** Start DATA SUPPLIED **

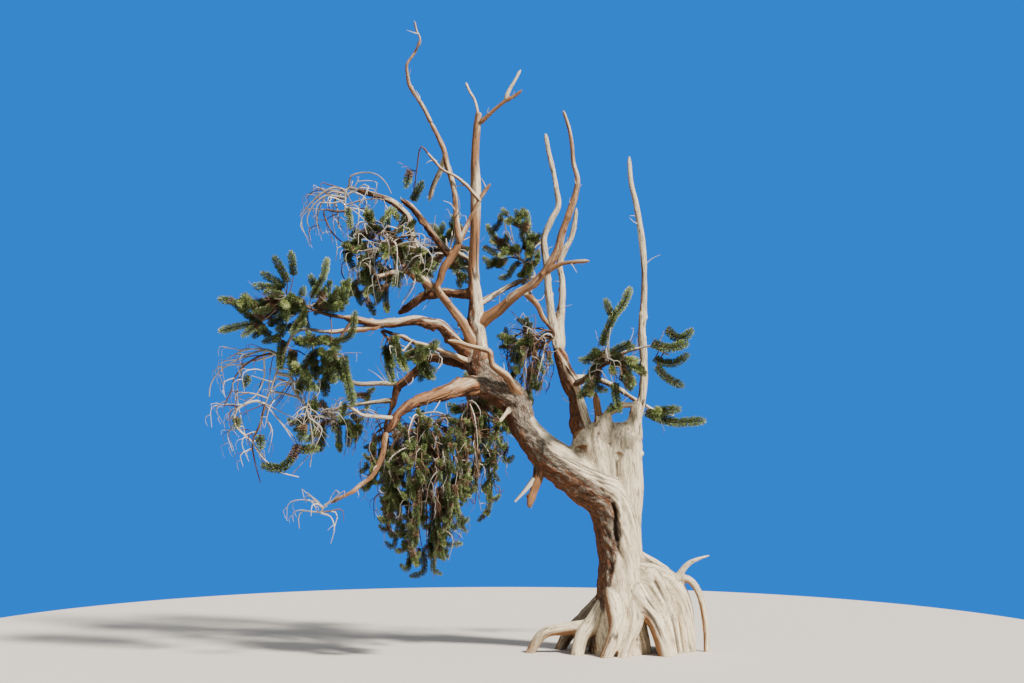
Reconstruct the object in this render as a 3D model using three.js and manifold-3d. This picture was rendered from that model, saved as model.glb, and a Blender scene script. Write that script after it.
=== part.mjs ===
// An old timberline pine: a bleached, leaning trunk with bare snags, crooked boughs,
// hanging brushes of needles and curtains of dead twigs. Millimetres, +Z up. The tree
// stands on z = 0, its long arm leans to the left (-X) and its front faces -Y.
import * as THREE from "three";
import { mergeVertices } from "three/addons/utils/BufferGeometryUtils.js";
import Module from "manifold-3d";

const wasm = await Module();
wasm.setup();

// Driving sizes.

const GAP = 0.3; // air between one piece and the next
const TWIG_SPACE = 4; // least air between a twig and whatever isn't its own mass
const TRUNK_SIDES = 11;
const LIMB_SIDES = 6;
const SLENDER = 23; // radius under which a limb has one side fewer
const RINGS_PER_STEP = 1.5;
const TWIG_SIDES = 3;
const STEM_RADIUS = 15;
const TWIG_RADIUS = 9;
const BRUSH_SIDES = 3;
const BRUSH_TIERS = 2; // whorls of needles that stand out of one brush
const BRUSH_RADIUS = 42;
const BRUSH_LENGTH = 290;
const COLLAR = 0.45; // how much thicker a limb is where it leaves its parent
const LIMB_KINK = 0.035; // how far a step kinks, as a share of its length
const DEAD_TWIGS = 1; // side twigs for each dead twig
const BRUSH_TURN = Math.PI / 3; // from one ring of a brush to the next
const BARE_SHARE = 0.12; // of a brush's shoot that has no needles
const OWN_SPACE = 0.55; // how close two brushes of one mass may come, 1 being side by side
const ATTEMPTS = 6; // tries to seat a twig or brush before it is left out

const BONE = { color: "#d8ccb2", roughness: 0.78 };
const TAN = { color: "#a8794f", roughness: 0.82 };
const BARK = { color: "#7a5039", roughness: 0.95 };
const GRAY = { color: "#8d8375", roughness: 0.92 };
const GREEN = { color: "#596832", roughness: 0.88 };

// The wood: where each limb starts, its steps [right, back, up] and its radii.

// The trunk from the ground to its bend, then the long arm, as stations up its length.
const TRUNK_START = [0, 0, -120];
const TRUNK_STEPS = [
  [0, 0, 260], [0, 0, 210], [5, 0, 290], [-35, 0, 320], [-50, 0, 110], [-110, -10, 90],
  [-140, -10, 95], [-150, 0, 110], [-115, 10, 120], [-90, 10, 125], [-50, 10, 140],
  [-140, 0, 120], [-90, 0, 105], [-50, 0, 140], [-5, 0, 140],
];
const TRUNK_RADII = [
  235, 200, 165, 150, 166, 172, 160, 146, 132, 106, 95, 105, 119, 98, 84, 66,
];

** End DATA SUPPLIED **
** Start DATA SUPPLIED **

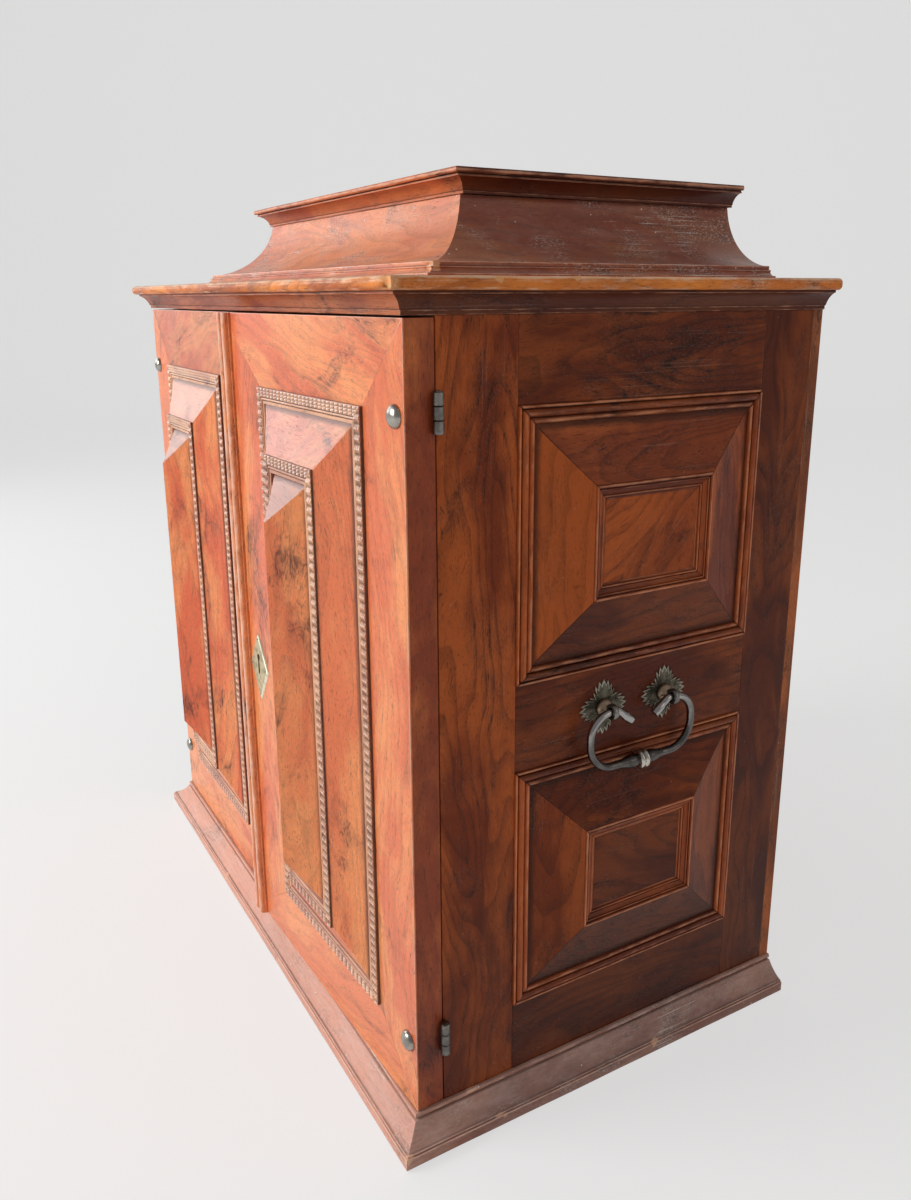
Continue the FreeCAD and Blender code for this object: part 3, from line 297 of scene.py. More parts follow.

** End DATA SUPPLIED **

▶ _REQUEST_: Gather up, from the records above, each line where the word "that" appears.

▶ _OUTPUT BELOW_:
Reconstruct the object in this render as a 3D model using three.js and manifold-3d. This picture was rendered from that model, saved as model.glb, and a Blender scene script. Write that script after it.
const BRUSH_TIERS = 2; // whorls of needles that stand out of one brush
const BARE_SHARE = 0.12; // of a brush's shoot that has no needles